Put simply, with two identical Pioneer 50w x 4 radios, you could turn the one with the cap up 15-25% more before it started to distort-this was close to 10 years ago, so can't recall exactly how much, but it was noticabley different and not in an "audiophile banana" way.
Put simply, with two identical Pioneer 50w x 4 radios, you could turn the one with the cap up 15-25% more before it started to distort-this was close to 10 years ago, so can't recall exactly how much, but it was noticabley different and not in an "audiophile banana" way.

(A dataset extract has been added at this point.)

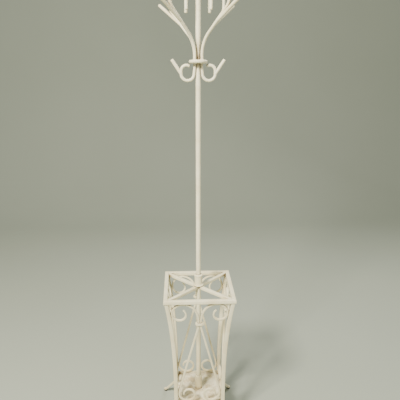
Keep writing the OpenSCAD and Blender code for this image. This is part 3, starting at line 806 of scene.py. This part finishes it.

you should do the same test, performed with the head units running from strait battery power only. transformers inheirently have a large ac ripple, which woud most likely show itself when the draw through the regulator(s) of the power supply brings the ouput voltage as low, or below the regulated point. or, if it is non-regulated small transformer, the ripple does increase with strain. I, in fact, utilize a 2farad cap and choke to dampen the ripple from my bench power supply. another effect the cap has on my power supply, is to lower the secondary resistance, by allowing the ac to shunt, gaining roughly 2 more amps of available dc power....
.... please explain "audiophile banana"
.... please explain "audiophile banana"
TBH would be too much hassle for me to bother atm-my car is all run active so would have to wire speakers back to HU, invest in crossovers (bought raw drivers) and so on.

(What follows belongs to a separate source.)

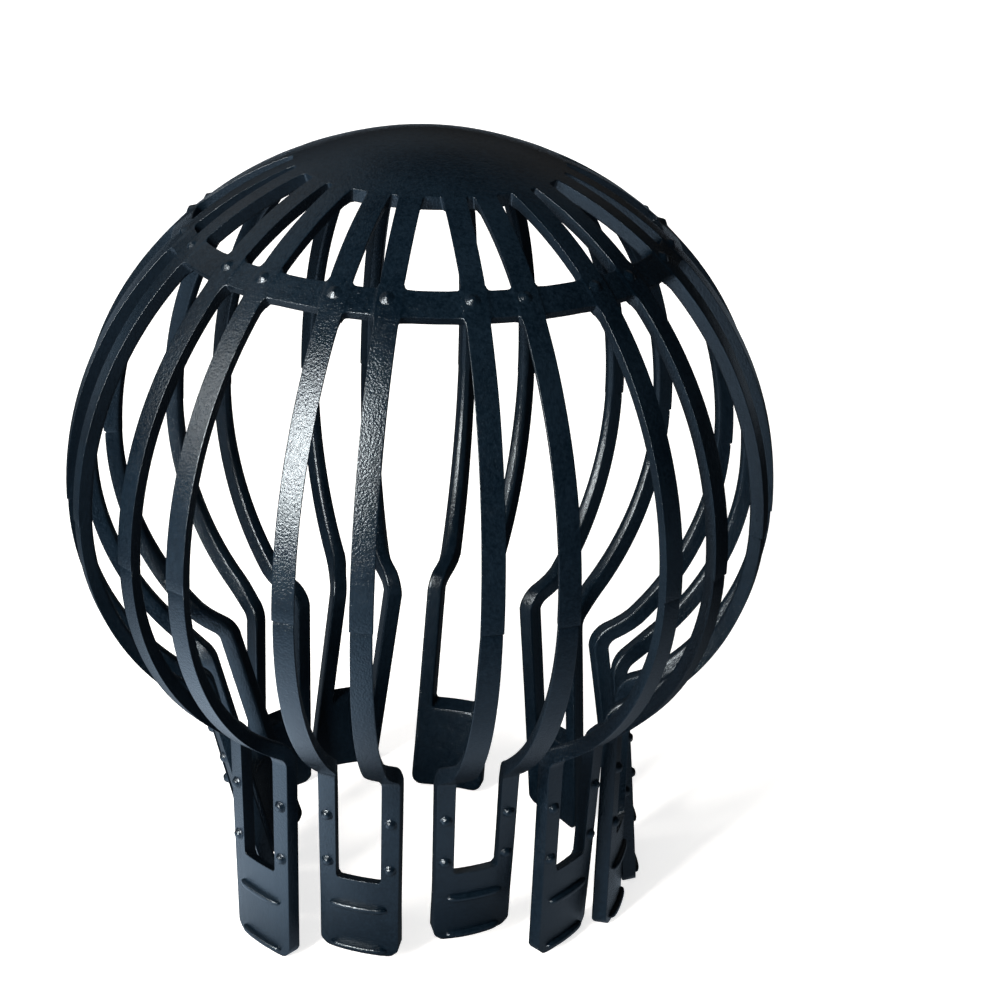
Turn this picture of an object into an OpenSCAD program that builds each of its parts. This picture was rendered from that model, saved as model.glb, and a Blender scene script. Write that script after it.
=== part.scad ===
// Balloon leaf filter for the mouth of a downpipe, moulded in one piece.
// Origin at the middle of the circle that the feet stand on, +Z up.

/* [Overall] */
// Width across the cage
cage_d = 124.5; // [110:0.5:140]
// Height from the foot ends to the top of the crown
height = 144.8; // [138:0.1:152]
// Length of the feet, from their ends up to the neck
foot_len = 43.2; // [40:0.1:48]
// Depth of the ribs and wall of the feet
wall = 2.8; // [2:0.1:3.4]

/* [Ribs] */
// Number of feet, with two ribs to each
feet = 12; // [10:1:12]
// Width of a rib across its outer face
rib_w = 3.8; // [3:0.1:4.4]
// Narrowing of a rib from its outer face to its inner face
rib_draft = 1; // [0:0.1:1.6]
// Angle from the middle of a foot to each of its ribs
rib_angle = 5.75; // [5:0.05:6.5]
// Step in the ribs at the parting line
parting_step = 0.2; // [0.1:0.05:0.4]

/* [Crown and hoop] */
// Diameter of the closed crown
crown_d = 46; // [40:1:56]
// Height of the crown's faces above and below the ribs
crown_proud = 0.3; // [0.2:0.05:0.6]
// Latitude of the hoop on the cage
hoop_angle = 48; // [40:1:52]
// Width of the hoop
hoop_w = 4.8; // [3.5:0.1:6.5]
// Depth of the hoop's faces below the faces of the ribs
hoop_set = 0.2; // [0.15:0.05:0.8]

/* [Feet] */
// Outer radius of the feet at their ends
foot_r = 36.2; // [34:0.1:38]
// Outer radius of the feet where they meet the ribs
neck_r = 40; // [38.5:0.1:42]
// Radius of the hollow bend at the neck
bend_r = 2.4; // [1.5:0.1:4]
// Height over which the ribs step out to the legs
neck_rise = 3.4; // [2:0.1:5]
// Width of a foot
foot_w = 14.6; // [12:0.1:15.5]
// Width of each leg beside the window
leg_w = 3.2; // [2.6:0.1:4]
// Height of the plate below the window
plate_h = 18.5; // [14:0.5:24]
// Radius of the lower corners of the plate
corner_r = 2.2; // [1:0.1:4]
// How far each foot has sprung outward, in degrees, from the front right foot round
foot_set = [-13, 0, 6, 10, 3, -3, 13, 8, -11, -9, 1, -8];
// How far each foot leans along the round, in degrees, counted the same way
foot_skew = [6, 5, -2, -10, -8, 1, 4, -3, -2, 2, -3, -3];

/* [Grips] */
// Diameter of the pips at their tops
pip_d = 1.6; // [1:0.1:2.2]
// Height of the pips
pip_h = 0.8; // [0.5:0.1:1.2]
// How much the root of a pip stands out all round
pip_flare = 0.5; // [0.1:0.1:0.8]
// Heights of the two rows of pips
pip_heights = [33.2, 22];
// Heights of the two bars on a plate
bar_heights = [11.4, 1];
// Length of the bars
bar_len = 10.6; // [6:0.2:11.5]
// Width of the bars
bar_w = 1; // [0.6:0.1:1.6]
// Height of the bars
bar_h = 0.9; // [0.5:0.1:1.2]

/* [Hidden] */
$fn = 40;

cage_r = cage_d / 2;
equator_z = height - cage_r - crown_proud;
pitch = 360 / feet;

// Depth to which parts run into each other, and angle by which arcs do
lap = 0.8;
lap_angle = 2;

// Half of the angle over which a foot's wall is turned before it is cut to shape
wall_half = 30;
// Height below the floor to which that wall is turned
overrun = 4;

// The leg's outer line leans in by this angle towards its foot end
taper = atan((neck_r - foot_r) / foot_len);

// Arc of the ribs below the equator, upright at the equator and ending at the neck
drop = equator_z - foot_len;
low_r = ((cage_r - neck_r) ^ 2 + drop ^ 2) / (2 * (cage_r - neck_r));
low_c = [cage_r - low_r, equator_z];

// Centre of the bend, at its radius outside both the lower arc and the leg line
bend_line = [foot_r, 0] + bend_r * out_of(taper) - low_c;
bend_half = bend_line * along(taper);
bend_s = -bend_half - sqrt(bend_half ^ 2 - bend_line * bend_line + (low_r + bend_r) ^ 2);
bend_c = low_c + bend_line + bend_s * along(taper);
bend_top = atan2((low_c - bend_c)[1], (low_c - bend_c)[0]);
low_end = bend_top - 180;

// Where the ribs hand over to the neck
neck_top = bend_c[1] + neck_rise;
neck_angle = asin((neck_top - equator_z) / low_r);
rib_y = (low_c[0] + low_r * cos(neck_angle)) * sin(rib_angle);
leg_y = (foot_w - leg_w) / 2;
crown_edge = acos(crown_d / cage_d);

// Directions up a leg and square out of it, in side view, for a leg that leans in
function along(lean) = [sin(lean), cos(lean)];
function out_of(lean) = [cos(lean), -sin(lean)];

function on_arc(centre, r, a) = centre + r * [cos(a), sin(a)];

// Side view position on the outer face of a sprung foot, from its height on a straight one
function on_foot(z, set) =
    let(lean = taper - set, top = bend_c[1] + bend_r * sin(taper))
    bend_c - bend_r * out_of(lean) - (top - z) / cos(taper) * along(lean);

// One face of the wall of a foot, at a depth below its outer face
function foot_line(set, depth) =
    let(low = 180 - taper + set, start = neck_angle + lap_angle)
    concat(
        [for (k = [3:-1:0]) on_arc(low_c, low_r - depth, low_end + k / 3 * (start - low_end))],
        [for (k = [1:4]) on_arc(bend_c, bend_r + depth, bend_top + k / 4 * (low - bend_top))],
        [on_foot(-overrun, set) - depth * out_of(taper - set)]
    );

function reversed(list) = [for (i = [len(list) - 1:-1:0]) list[i]];

// Height at which the legs of a foot leave the bend, and how far it has slid aside at a height
function leg_top(set) = on_foot(bend_c[1], set)[1];
function slide(z, set, skew) = max(0, leg_top(set) - z) * tan(skew);

// Front view of one leg and half of the plate, from the window's sill round to the end
function half_foot(set) =
    let(
        inner = leg_y - leg_w / 2,
        outer = leg_y + leg_w / 2,
        turn = leg_top(set),
        sill = on_foot(plate_h, set)[1],
        end = max(0, on_foot(0, set)[1])
    )
    concat(
        [
            [inner, sill],
            [inner, turn],
            [rib_y - rib_w / 2, neck_top],
            [rib_y + rib_w / 2, neck_top],
            [outer, turn]
        ],
        [for (a = [0:22.5:90]) on_arc([outer - corner_r, end + corner_r], corner_r, -a)]
    );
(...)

I'm not that techy on the transformer side of things, the transformer for the stand was about 300-500w IIRC and used to happily power a brace of 2ch, one powering FR the other whatever sub we wished to demo (normally an isobaric parallel tuned BP).
Basically the "audiophile banana" is psychoacoustics:
The Audiophile Banana - DIYMA Car Audio Forum
I'm not that techy on the transformer side of things, the transformer for the stand was about 300-500w IIRC and used to happily power a brace of 2ch, one powering FR the other whatever sub we wished to demo (normally an isobaric parallel tuned BP).